Unfortunately, lack of support from parents is an issue that many people who don’t strictly identify with their assigned sex at birth face. Allen, who came out to their parents about five years ago, says that their situation is unusual in that they had their parents’ support in coming out as trans.
“My background is a complete upper middle class family, and my parents are supportive, which is a very odd thing, especially in the trans community,” said Allen. “I think I know, like, one or two other people who have supportive parents. Generally it’s kind of assumed your parents are unsupportive.”
Allen says that coming out as transgender was easier for them because people at UVic saw them as a woman and used female pronouns, not realizing that they were born male.
“I have the ability to pass [as a woman] in public very easily,” said Allen, “Especially because of my genetics. I am half Chinese. So, I have that kind of effeminate kinda thing going already.”
Despite knowing that they have their parents’ support, Allen says they still have a hard time interacting with their family.

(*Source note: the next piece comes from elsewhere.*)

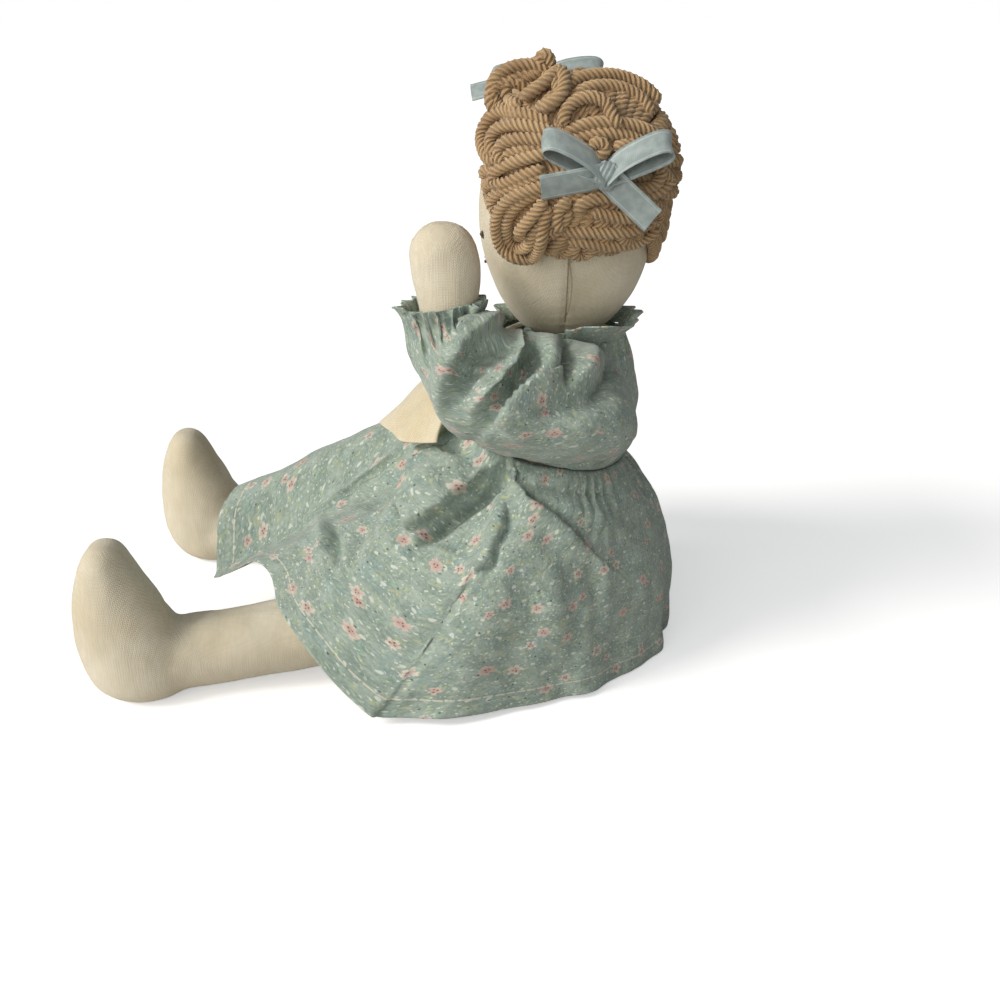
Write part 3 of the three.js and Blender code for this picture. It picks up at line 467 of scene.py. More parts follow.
head_skin = make_piece("head_skin", closed(level_tube([
    [0, 0, 113.3, 0.2, 0.2], [0, 0, 113.5, 10, 10], [0, 0, 116.2, 15.6, 15.2], [0, 0, 121.8, 20.8, 20.4],
    [0, 0, 129, 25.4, 24.9], [0, 0, 138.4, 28.9, 28.2], [0, 0, 149.4, 31, 30], [0, 0, 160.5, 31, 30],
    [0, 0, 171.6, 28.9, 28.2], [0, 0, 181, 23.6, 23.1], [0, 0, 188.2, 14.9, 14.4], [0, 0, 191.6, 4, 4],
    [0, 0, 192, 0.2, 0.2]], 120, 120)), muslin)


def head_surface(spot, way):
    seam = hill(spot.y, 0, 0.7)
    pucker = math.exp(-abs(spot.y) / 3.5) * math.sin(
        spot.z * 1.7 + 2 * noise.noise(Vector((spot.z * 0.2, 0, 0))))
    lumps = 0.8 * noise.noise(spot * 0.045)
    # A soft hollow below the seam's middle, where the halves pull against the stuffing
    hollow = hill(spot.y, 5, 5) * hill(spot.z, 132, 9)
    # The face is a little flatter than the back
    flat = max(0, -way.y) ** 2
    return lumps - 0.7 * seam + 0.16 * pucker - 0.8 * hollow - 2.4 * flat


push_out(head_skin, head_surface)
cup_middle, cup_radius = Vector((0, 0, 108.5)) * millimetre, 9.6 * millimetre
for vert in head_skin.data.vertices:
    gap = vert.co - cup_middle
    if gap.length < cup_radius:
        vert.co = cup_middle + gap.normalized() * cup_radius
fasten(head_skin, "head", "muslin", "head")

# Dress bodice
# Sage green cotton calico with a small all-over print of pink blossoms, white petals and leaf sprigs.
# It is gathered by elastic at the neck, blouses over the waist seam and hangs in soft deep folds.

full_turn = 6.283


def print_cells(paint, place, cell, offset):
    """Cells for one motif: the way and distance from its middle in millimetres, and chance numbers."""
    scaled = paint.scale(paint.vector("ADD", place, (offset, offset * 0.7, 0)), 1 / cell)
    cells = paint.node("TexVoronoi", {"Vector": scaled, "Scale": 1, "Randomness": 0.8},
                       voronoi_dimensions="2D")
    reach = paint.scale(paint.vector("SUBTRACT", scaled, cells.outputs["Position"]), cell)
    chances = paint.node("SeparateColor", {0: cells.outputs["Color"]}).outputs
    return reach, paint.vector("LENGTH", reach), chances


def calico_material(name):
    paint = Paint(name)
    flat = paint.scale(paint.sewn_place(), 1 / millimetre)
    wobble = paint.noise(flat, scale=0.9, detail=2, output="Color")
    place = paint.vector("ADD", flat, paint.scale(paint.vector("SUBTRACT", wobble, (0.5, 0.5, 0.5)), 0.9))

    # Ground: grey sage with paler, washed patches and three faint tints
    wash = paint.noise(flat, scale=0.16, detail=4)
    cloth = paint.over(paint.edge(wash, 0.66, 0.36), tone("8b9b90"), tone("a6b3a7"))
    tinted = paint.vector("ADD", flat, (40, 90, 0))
    for scale, least, amount, colour in (
            (0.11, 0.56, 0.5, "8ea6a2"), (0.19, 0.62, 0.55, "b3b98e"), (0.23, 0.64, 0.5, "93bb9f")):
        cloud = paint.edge(paint.noise(tinted, scale, detail=4), least + 0.08, least - 0.03)
        cloth = paint.over(paint.times(cloud, amount), cloth, tone(colour))
        tinted = paint.vector("ADD", tinted, (57, 31, 0))
    mottle = paint.noise(flat, scale=0.95, detail=4, roughness=0.7)
    cloth = paint.over(paint.times(paint.edge(mottle, 0.64, 0.5), 0.35), cloth, tone("c3ccc0"))
    cloth = paint.over(paint.times(paint.edge(mottle, 0.36, 0.48), 0.35), cloth, tone("6f8177"))

    # Leaf sprigs: short strokes, each turned its own way
    for cell, offset, length, width, share, colours in (
            (1.9, 3, 0.8, 0.22, 0.5, ("a7b59b", "748a79")),
            (2.3, 17, 0.9, 0.28, 0.55, ("c2cdbd", "b3c3a6")),
            (4.9, 31, 1.1, 0.45, 0.4, ("c6c990", "a9bd8e"))):
        reach, _, chance = print_cells(paint, place, cell, offset)
        x, y, _ = paint.split(reach)
        turn = paint.times(chance[0], full_turn)
        cosine, sine = paint.math("COSINE", turn), paint.math("SINE", turn)
        ahead = paint.math("MULTIPLY_ADD", x, cosine, paint.times(y, sine))
        aside = paint.math("SUBTRACT", paint.times(y, cosine), paint.times(x, sine))
        bend = paint.math("MULTIPLY_ADD", paint.times(ahead, ahead), 0.28, aside)
        oval = paint.math("ADD", paint.math("POWER", paint.math("DIVIDE", ahead, length), 2),
                          paint.math("POWER", paint.math("DIVIDE", bend, width), 2))
        stroke = paint.times(paint.edge(oval, 0.6, 1.25), paint.math("LESS_THAN", chance[1], share))
        leaf = paint.over(chance[2], tone(colours[0]), tone(colours[1]))
        cloth = paint.over(paint.times(stroke, 0.55), cloth, leaf)

    # White petals: small ovals and dots
    for cell, offset, size, share in ((2.1, 29, 0.32, 0.45), (3.3, 41, 0.5, 0.5), (7.1, 53, 1.0, 0.42)):
        reach, _, chance = print_cells(paint, place, cell, offset)
        x, y, _ = paint.split(reach)
        skew = paint.math("MULTIPLY_ADD", x, paint.math("MULTIPLY_ADD", chance[0], 1.2, -0.6), y)
        far = paint.math("SQRT", paint.math("ADD", paint.math("POWER", x, 2),
                                            paint.times(paint.math("POWER", skew, 2), 1.7)))
        dot = paint.times(paint.edge(far, size * 0.7, size), paint.math("LESS_THAN", chance[1], share))
        cloth = paint.over(paint.times(dot, 0.85), cloth, tone("d5dacd"))

    # Blossoms: five petals of washed pink or cream round three dark dots
    for cell, offset, size, share in ((13, 67, 2.7, 0.52), (17, 83, 2.1, 0.5)):
        reach, far, chance = print_cells(paint, place, cell, offset)
        x, y, _ = paint.split(reach)
        angle = paint.math("ADD", paint.math("ARCTAN2", y, x), paint.times(chance[0], full_turn))
        lobes = paint.math("ABSOLUTE", paint.math("COSINE", paint.times(angle, 2.5)))
        rim = paint.math("MULTIPLY_ADD", lobes, 0.42 * size, 0.58 * size)
        rough = paint.math("MULTIPLY_ADD", paint.noise(flat, scale=1.6, detail=2), 0.9, 0.5)
        here = paint.math("LESS_THAN", chance[1], share)
        petals = paint.times(paint.edge(paint.math("DIVIDE", far, paint.times(rim, rough)), 0.86, 1.04), here)
        heart = paint.times(paint.edge(far, 0.4, size * 0.75), 0.7)
        petal = paint.over(heart, paint.over(chance[2], tone("d6b5aa"), tone("e4dccd")), tone("bf9186"))
        cloth = paint.over(paint.times(petals, 0.82), cloth, petal)
        ring = paint.edge(paint.math("ABSOLUTE", paint.math("SUBTRACT", far, 0.6)), 0.16, 0.34)
        three = paint.edge(paint.math("COSINE", paint.times(angle, 3)), 0.75, 0.35)
        dots = paint.times(paint.times(ring, three), here)
        cloth = paint.over(paint.times(dots, 0.85), cloth, tone("54413b"))

    # Seed dots: dark specks scattered between
    _, far, chance = print_cells(paint, place, 5.2, 97)
    speck = paint.times(paint.edge(far, 0.22, 0.42), paint.math("LESS_THAN", chance[0], 0.34))
    cloth = paint.over(paint.times(speck, 0.75), cloth, tone("323a35"))

    # Hem stitching: pale thread in short runs
    stitched_in = 7.5
    hem = paint.node("Attribute", attribute_name="from_hem").outputs["Fac"]
    line = paint.edge(paint.math("ABSOLUTE", paint.math("SUBTRACT", hem, stitched_in)), 0.25, 0.45)
    dash = paint.edge(paint.math("PINGPONG", paint.split(flat)[0], 1.5), 1.15, 1.35)
    cloth = paint.over(paint.times(paint.times(line, dash), 0.8), cloth, tone("d9d6c4"))

    # Relief: a soft crinkle, the sunk hem line and the crossing threads
    thread_width = 0.42
    x, y, _ = paint.split(paint.vector("SINE", paint.scale(flat, full_turn / thread_width)))
    crinkle = paint.noise(flat, scale=0.32, detail=5, roughness=0.55)
    soft = paint.bump(crinkle, strength=0.5, distance=0.0016)
    sunk = paint.bump(line, strength=0.5, distance=0.0003, under=soft, invert=True)
    return paint.finish({
        "Base Color": cloth,
        "Normal": paint.bump(paint.times(x, y), strength=0.25, distance=0.0001, under=sunk),
        "Roughness": 0.88, "Specular IOR Level": 0.25, "Sheen Weight": 0.3, "Sheen Roughness": 0.55})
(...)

Though their parents use Allen’s correct pronouns when they are within earshot, they still misgender them when they think they can’t hear, making Allen feel like they aren’t truly seen as themself, yet.
For Allen, being misgendered, even accidentally, is an emotional blow.
“You’re having a good day, you feel your identity, and then suddenly someone uses the wrong pronoun and then all you can think about from that point on is all of the things that don’t match your identity,” said Allen. “It’s kind of like someone pointing out, like, ‘hey, there’s a mole on your face’ … or a pimple, or something.”
Being accidentally misgendered doesn’t particularly bother Jacobsen — although they recognize that it is a privilege to be able to take it in stride — but if it’s intentional, Jacobsen says, then that person is probably not someone they want in their life.
Poulton says that their friends have commented that they [Poulton] are quite relaxed if someone accidentally uses the wrong pronoun. For them, it’s easy to shrug off as an innocent mistake — and it’s easy to correct.
“It’s not intentional, what they’re doing in those moments, and it’s not going to help anything if I respond [aggressively],” said Poulton. “I find that the best way to promote a better life for everybody is to just communicate, and build the knowledge, and build patience and respect.”
For many people, especially those who haven’t been exposed to LGBTQ+ culture, understanding the spectrum of gender identities and associated pronouns can seem confusing. But Jacobsen says it’s really not that difficult.
“Using a trans person’s pronouns doesn’t have to be a big deal,” said Jacobsen. “Once you get used to it, you won’t have to think about it. It’s also going to be a lot easier to shift your pronouns if you also shift your conceptions of gender — widen what feminine and masculine look like, stop automatically assuming strangers’ genders, and see trans women as women, not as men that you have to remember to use she/her pronouns for.”
Poulton has a similar view.
“When you see someone, you shouldn’t try to assign a gender immediately based on appearance,” they said. “That is definitely something that our culture and our society is built on. I do it myself … It’s a learning process, for sure. But just start to be aware that someone could look one way and identify a totally different way, and that the way they identify doesn’t have to reflect their appearance.”
And if you’re confused, or if you forget what pronoun a certain person prefers, ask, just like you would if you forgot someone’s name.